Because StarCraft is such a complex game, it would be silly to think that there’s a single optimal strategy that works in all situations. So the machine learning agent was essentially split into hundreds of versions of itself, each given a slightly different task or strategy. One might attempt to achieve air superiority at all costs; another to focus on teching up; another to try various “cheese” attempts like worker rushes and the like. Some were even given strong agents as targets, caring about nothing else but beating an already successful strategy.
This family of agents fought and fought for hundreds of years of in-game time (undertaken in parallel, of course). Over time the various agents learned (and of course reported back) various stratagems, from simple things such as how to scatter units under an area-of-effect attack to complex multi-pronged offenses. Putting them all together produced the highly robust AlphaStar agent, with some 200 years of gameplay under its belt.
Most StarCraft II pros are well younger than 200, so that’s a bit of an unfair advantage. There’s also the fact that AlphaStar, in its original incarnation anyway, has two other major benefits.
First, it gets its information directly from the game engine, rather than having to observe the game screen — so it knows instantly that a unit is down to 20 HP without having to click on it. Second, it can (though it doesn’t always) perform far more “actions per minute” than a human, because it isn’t limited by fleshy hands and banks of buttons. APM is just one measure among many that determines the outcome of a match, but it can’t hurt to be able to command a guy 20 times in a second rather than two or three.
It’s worth noting here that AIs for micro control have existed for years, having demonstrated their prowess in the original StarCraft. It’s incredibly useful to be able to perfectly cycle out units in a firefight so none takes lethal damage, or to perfectly time movements so no attacker is idle, but the truth is good strategy beats good tactics pretty much every time. A good player can counter the perfect micro of an AI and take that valuable tool out of play.
AlphaStar was matched up against two pro players, MaNa and TLO of the highly competitive Team Liquid. It beat them both handily, and the pros seemed excited rather than depressed by the machine learning system’s skill. Here’s game 2 against MaNa:
In comments after the game series, MaNa said:
I was impressed to see AlphaStar pull off advanced moves and different strategies across almost every game, using a very human style of gameplay I wouldn’t have expected. I’ve realised how much my gameplay relies on forcing mistakes and being able to exploit human reactions, so this has put the game in a whole new light for me. We’re all excited to see what comes next.
And TLO, who actually is a Zerg main but gamely played Protoss for the experiment:
I was surprised by how strong the agent was. AlphaStar takes well-known strategies and turns them on their head. The agent demonstrated strategies I hadn’t thought of before, which means there may still be new ways of playing the game that we haven’t fully explored yet.
AlphaStar is inarguably a strong player, but there are some important caveats here.

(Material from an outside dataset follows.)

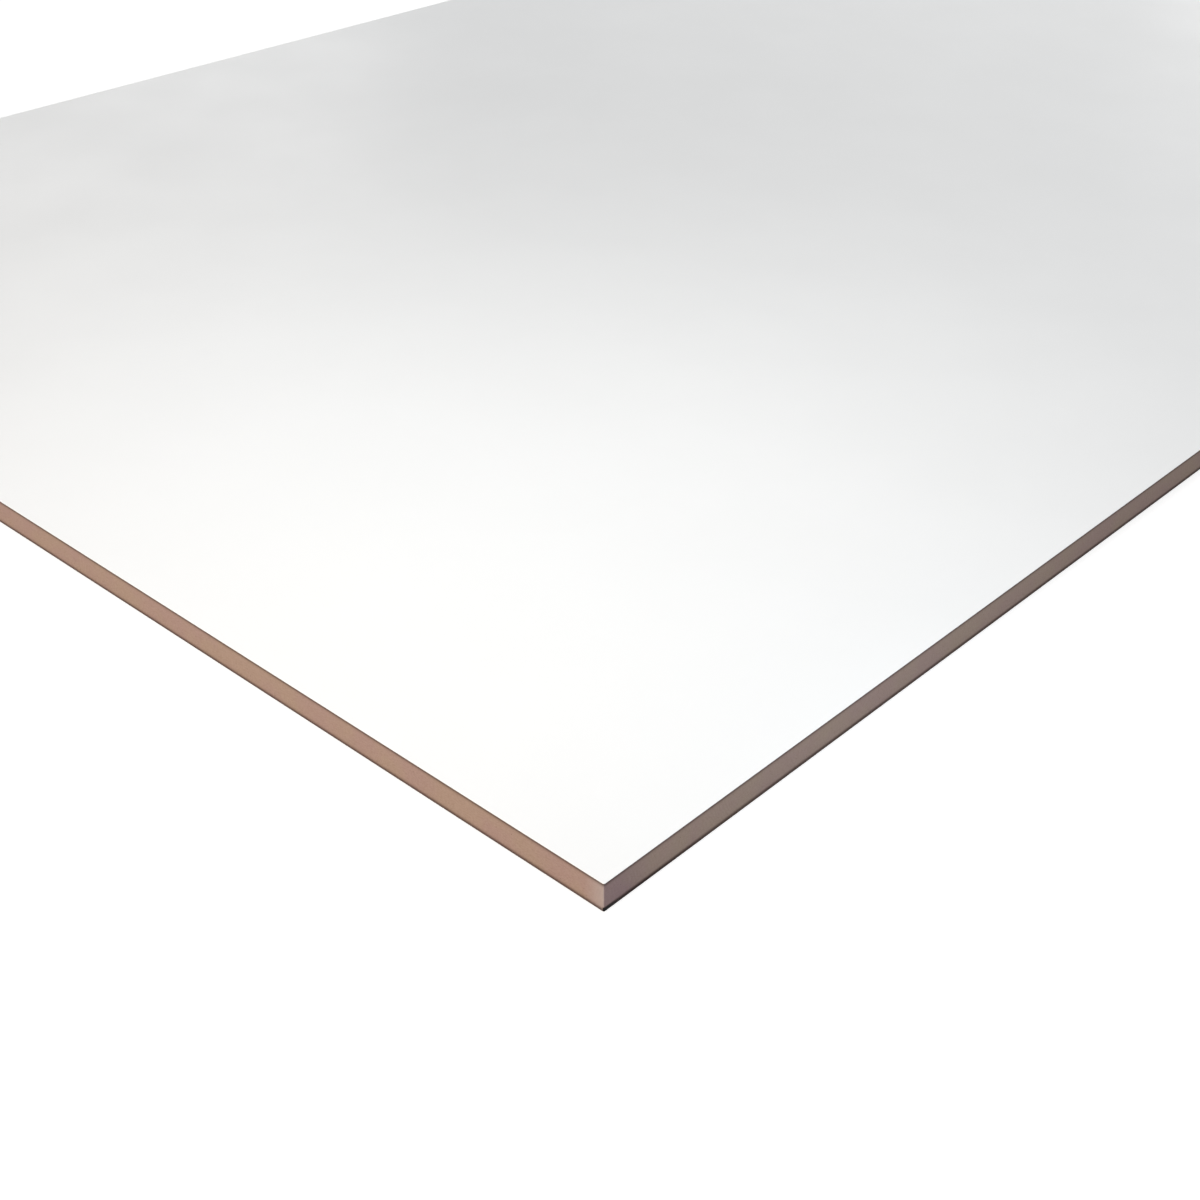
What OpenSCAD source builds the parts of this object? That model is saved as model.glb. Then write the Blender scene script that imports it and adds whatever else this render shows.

First, when they handicapped the agent by making it play like a human, in that it had to move the camera around, could only click on visible units, had a human-like delay on perception and so on, it was far less strong and in fact was beaten by MaNa. But that version, which perhaps may become the benchmark rather than its untethered cousin, is still under development, so for that and other reasons it was never going to be as strong.
AlphaStar only plays Protoss, and the most successful versions of itself used very micro-heavy units.
Most importantly, though, AlphaStar is still an extreme specialist. It only plays Protoss versus Protoss — probably has no idea what a Zerg looks like — with a single opponent, on a single map. As anyone who has played the game can tell you, the map and the races produce all kinds of variations, which massively complicate gameplay and strategy. In essence, AlphaStar is playing only a tiny fraction of the game — though admittedly many players also specialize like this.
That said, the groundwork of designing a self-training agent is the hard part — the actual training is a matter of time and computing power. If it’s 1v1v1 on Bloodbath maybe it’s stalker/zealot time, while if it’s 2v2 on a big map with lots of elevation, out come the air units. (Is it obvious I’m not up on my SC2 strats?)
The project continues and AlphaStar will grow stronger, naturally, but the team at DeepMind thinks that some of the basics of the system, for instance how it efficiently visualizes the rest of the game as a result of every move it makes, could be applied in many other areas where AIs must repeatedly make decisions that affect a complex and long-term series of outcomes.